The Madhya Pradesh High Court in the case of Bhoora Ahirwar vs Police Station Mohangarh (CRIMINAL APPEAL No. 159 of 2014) upheld that heat of passion requires that there must be no time for the passions to cool down to claim the benefit of Exception 4 to Section 300 IPC.
Facts of the case: Complainant/deceased Jassu sold the land of his house to Asharam of his village whereas accused Bhoora Ahirwar intended to purchase the land, whereupon, he was having enmity. At about 8.30 P.M., deceased Jassu was going for listening Bhajan and on the way, accused Bhoora was lying on the bed (Charpai). As the way was narrow, therefore, he asked the accused to give the way but he started abusing and did not give the way to the deceased. Upon stopping by deceased Jassu, accused Bhoora stood up and assaulted the deceased with lathi on the left side of the head, resultantly, deceased fell down then appellant also caused Lathi blow on thigh of the left leg and right hand. The incident was reported to the police by the deceased himself whereupon the police registered the case under Section 302 of the IPC.
Counsel for the appellant argued that there was no previous enmity of the accused with the deceased. Story of a dispute about land had been developed later on. He further submitted that even if the whole prosecution story was to be believed to be true then also no offense under Section 302 of the IPC was made out and at the most offense under Section 304 Part-II of the IPC would be made out against the appellant because the incident occurred suddenly without any premeditation and the case of the appellant falls within the exception 4 to Section 300 of the IPC.

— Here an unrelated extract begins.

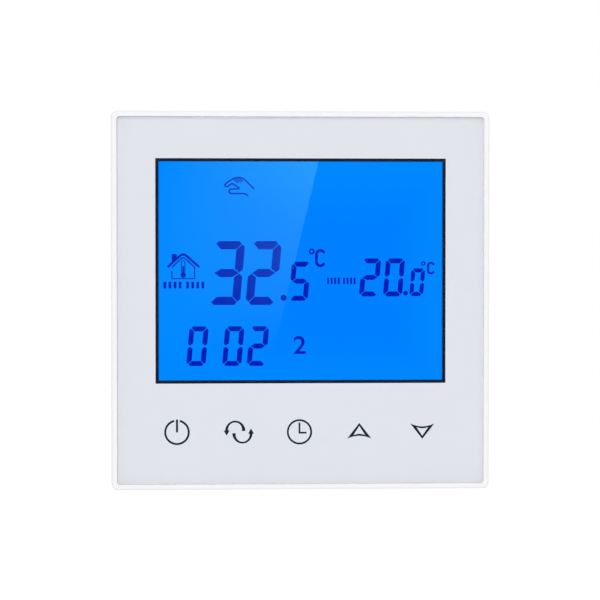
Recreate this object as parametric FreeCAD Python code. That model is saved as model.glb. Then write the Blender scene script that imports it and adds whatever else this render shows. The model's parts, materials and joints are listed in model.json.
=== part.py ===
"""A flush-mounted room thermostat with a square glass front, in millimetres.

+X is to the right, +Z is up and the front faces -Y. The plane y = 0 is the wall, the origin is midway
between the two wall-box screws. The front panel pulls off along -Y; the power box reaches into the wall.
"""
import FreeCAD, Part
import math
import os

V = FreeCAD.Vector

# ---- Front panel: overall sizes ----
FACE_SIDE = 86.0  # square outline of the casing
FACE_DEPTH = 13.5  # rim to wall
FACE_CORNER = 1.3
FACE_TAPER = 0.35  # the casing is this much narrower on each side at the rim
TAPER_DEPTH = 8.0
RIM_WIDTH = 1.55  # outline of the casing to the glass pocket
RIM_ROUND = 0.7
CASING_WALL = 2.0
WALL_GAP = 0.3  # the casing's rear edge stands this far off the wall

# ---- Glass front ----
GLASS_THICKNESS = 1.5
GLASS_RECESS = 0.15  # the glass lies this far behind the rim
GLASS_FIT = 0.2
GLASS_CORNER = 0.5
GLASS_CHAMFER = 0.15
TAPE_THICKNESS = 0.25
TAPE_WIDTH = 3.2
TAPE_INSET = 0.4
SHELF_THICKNESS = 1.3

# ---- Display ----
DISPLAY_Z = 6.7  # centre of the visible display above the middle of the glass
CELL_WIDTH = 69.6
CELL_HEIGHT = 54.6
CELL_THICKNESS = 1.8
CELL_LEDGE = 2.0  # the cell's lower glass carries its contacts below the upper glass
CELL_LAP_SIDE = 2.7  # the holder's lip covers this much of the cell's left and right edges
CELL_LAP_END = 2.6  # and this much of its upper and lower edges
HOLDER_WALL = 1.2
HOLDER_LIP = 0.4
HOLDER_GAP = 0.1  # holder to glass
PIECE_FIT = 0.15  # easy fit between moulded pieces
SHEET_GAP = 0.05
GUIDE_THICKNESS = 2.1
REFLECTOR_THICKNESS = 0.2
GUIDE_PLAY = 0.2  # light guide to what surrounds it
LED_SIZE = (1.0, 1.4, 3.0)
LED_COUNT = 3
LED_GAP = 0.1  # lamp to the light guide's edge
STRIP_THICKNESS = 1.6
STRIP_INSET = 2.0  # each end of the strip from the cell's edge

# ---- Touch marks ----
KEY_COUNT = 5
KEY_PITCH = 13.85
KEY_Z = -30.0
SPRING_MEAN_RADIUS = 2.4
SPRING_WIRE = 0.45
SPRING_TURNS = 4
SPRING_HOLE_RADIUS = 3.5
SPRING_GAP = 0.05  # at each end of a spring

# ---- Panel board and what it carries ----
BOARD_SPACE = 0.35  # reflector to board
BOARD_THICKNESS = 1.2
BOARD_MARGIN = 0.4  # board edge to casing
BOARD_NOTCH_PLAY = 0.3
CHIP_SIZE = (10.0, 1.4, 10.0)
CHIP_AT = (16.0, 16.0)
CHIP_LEGS = 8
TOUCH_CHIP_SIZE = (5.0, 1.3, 4.0)
TOUCH_CHIP_AT = (8.0, -27.0)
TOUCH_CHIP_LEGS = 4
CHIP_LEG = 0.9
CHIP_STAND = 0.1
COIN_RADIUS = 6.25
COIN_THICKNESS = 1.5
COIN_AT = (-18.0, 14.0)
CLIP_THICKNESS = 0.2
CLIP_WIDTH = 3.5
CLIP_FOOT = 1.8  # length of the clip's foot at each end
CLIP_PLAY = 0.2
SENSOR_BEAD_RADIUS = 0.7
SENSOR_LEG_RADIUS = 0.2
SENSOR_LEG_SPREAD = 0.4
SENSOR_HEIGHT = 1.0  # bead centre to the board
SENSOR_X = -12.0
SENSOR_INSET = 2.2  # from the board's lower edge

# ---- Plug and socket between the panel and the base ----
PIN_COLUMNS = 8
PIN_ROWS = 2
PIN_PITCH = 2.54
PIN_SIDE = 0.64
PIN_CLEARANCE = 0.08
PIN_ENGAGED = 4.4  # length of pin inside the socket
PLUG_THICKNESS = 2.4
PLUG_Z = -12.0
SOCKET_FLOOR = 1.0
SOCKET_CONTACT_GAP = 0.04
SOCKET_CONTACT_THICKNESS = 0.25
SOCKET_CONTACT_INSET = 0.6  # below the socket's mouth
SOCKET_SIDE_MARGIN = 0.3  # housing beyond the outermost pins' pitch squares
SOCKET_END_MARGIN = 0.4
SOCKET_PROUD = 0.2  # the socket's mouth stops this far short of the lid's front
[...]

Judgment: The cour held that the witness testimonies do not prove that there was any premeditation to commit murder. None of the said witnesses had said anything about the pre-existing dispute over the sale of land to Asharam, whereas Kailash who are respectively son and wife of the deceased, were supposed to know the real dispute between the two.
The angle of pre-existing dispute over the land which was required just with a view to test the requisite ingredient about the premeditation, but the learned Court below had failed to consider this aspect of the matter and has also not recorded any finding regarding the premeditation. From the statement of the witnesses, it was established that the incident took place suddenly in the heat of passion and without any premeditation as the accused/appellant got annoyed due to a dispute that arose. If in a sudden quarrel a person in the heat of the moment picks up a weapon which is handy and causes injuries out of which only one proves fatal, he would be entitled to the benefit of the Exception provided he has not acted cruelly.
Apart from the incident being the result of a sudden quarrel without premeditation, the law requires that the offender should not have taken undue advantage or acted in a cruel or unusual manner to be able to claim the benefit of Exception 4 to Section 300 IPC. Heat of passion requires that there must be no time for the passions to cool down and in this case, the parties have worked themselves into a fury on account of the verbal altercation in the beginning. The weapon used to inflict the same and the circumstances in which the injury was inflicted do not suggest that the appellant had the intention to kill the deceased. The appellant had the knowledge that the injury inflicted by him was likely to cause the death of the deceased. The case would, therefore, more appropriately fall under Section 304 Part II of the IPC.